Streetcars

ARe there any real streetcar fans out there? HOpe so/!

i’m a streetcar fan, but my experience is limited to new orleans…

i’m an interurban fan, but my experience is limited to the suburbs of houston, where an interurban system was dropped in the early '60s…

You know in the 40s GM bought up most of the street cars and shut most of them down forceing people to buy cars. Just a tidbit of info. And in 2002 CSX lead the league in crossing collisions.

I’m not a REAL street car fan, they are only up there near the ceiling. Just some interested and quite fond of the Sacramento Northern. R.I.P.

Lowell

Growing up in the 1950’s, I liked the streamlined PCC cars operated by the CTA in Chicago (the Green Hornets). Then the CTA rushed to eliminate streetcars so, for among other reasons, they could rebuild the PCC’s into elevated cars!

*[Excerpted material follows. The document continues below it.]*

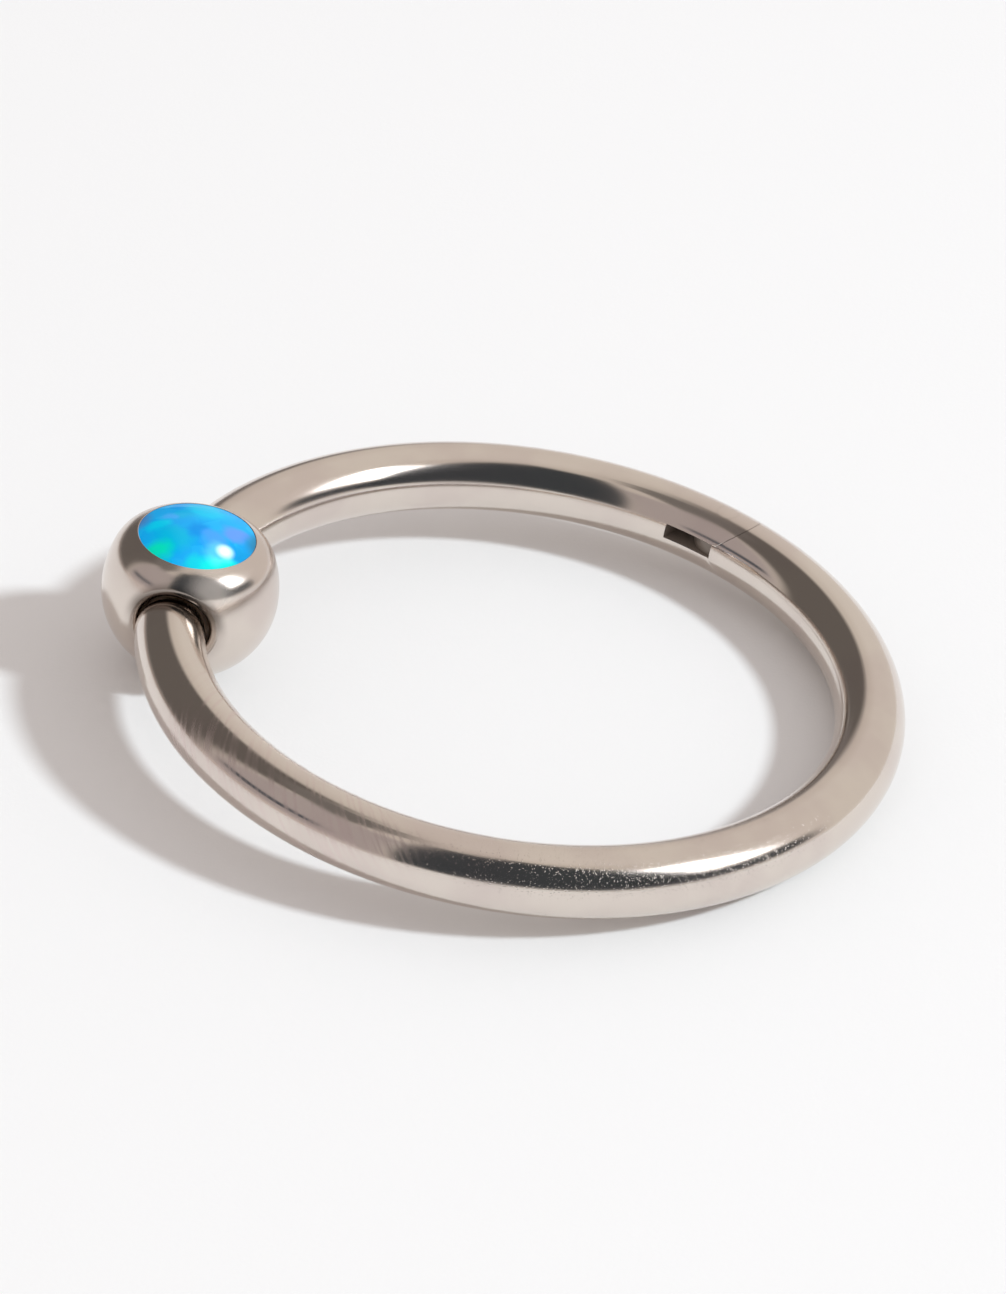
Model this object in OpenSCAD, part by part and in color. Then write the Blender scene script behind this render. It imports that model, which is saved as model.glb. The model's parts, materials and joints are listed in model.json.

More on GM’s involvement in converting streetcar lines to buses: GM formed a front company called City Lines, Inc. which proceeded to buy up streetcar lines in cities across the US, and replace streetcars with GM diesel buses. Champaign-Urbana City Lines is an example (this was before public transit districts took over private transit companies in most cities during the 1970’s). If buses were so much more efficient than streetcars, isn’t it strange that GM had to resort to this ploy? And now we’ve come full circle, with cities building light rail lines!

John W. Baie, author, www.xlibris.com/TwoTrackMain.html

…There was also the phase of transportation of trackless trolleys…Similar to buses but powered by overhead catenary wiring and elecric motors. They didn’t last very long.

In the east the Johnstown Traction Co. in Johnstown, Pa. has quite a history. It stopped running in June of 1960. Several books exist on it’s history. Some info can be pulled up on it on the Internet. It served the greater Johnstown area and even extended to several outer towns. Car barns [large brick buildings still exist].
The Co. had to weather through several severe floods and some hard economic times over the years.

QM

…We have added some clatter [streetcar clatter], I might say…Original poster come back and add to the fair box…Anyone recall how quiet the new [I think they were PCC cars], right after the war…about 1946-47. Our area got a dozen or so and the wheels were isolated [in some way], from the steel tire part of the wheels and it really deadened the clatter sound the cars made before that.

QM

improvements were being made to a street system in new orleans… new tech. cars would be quieter and streamlined, against boxlike cars from the '20s still in use… objections were raised because locals wanted the outrageous rumble and roar old cars made on paved steets… honest, the noise could raise the dead… especially noisy at nite, when most city sounds were absent…

to find out who a poster is,
hit reply on their letter, or look at the bottom of the letter that replied to them…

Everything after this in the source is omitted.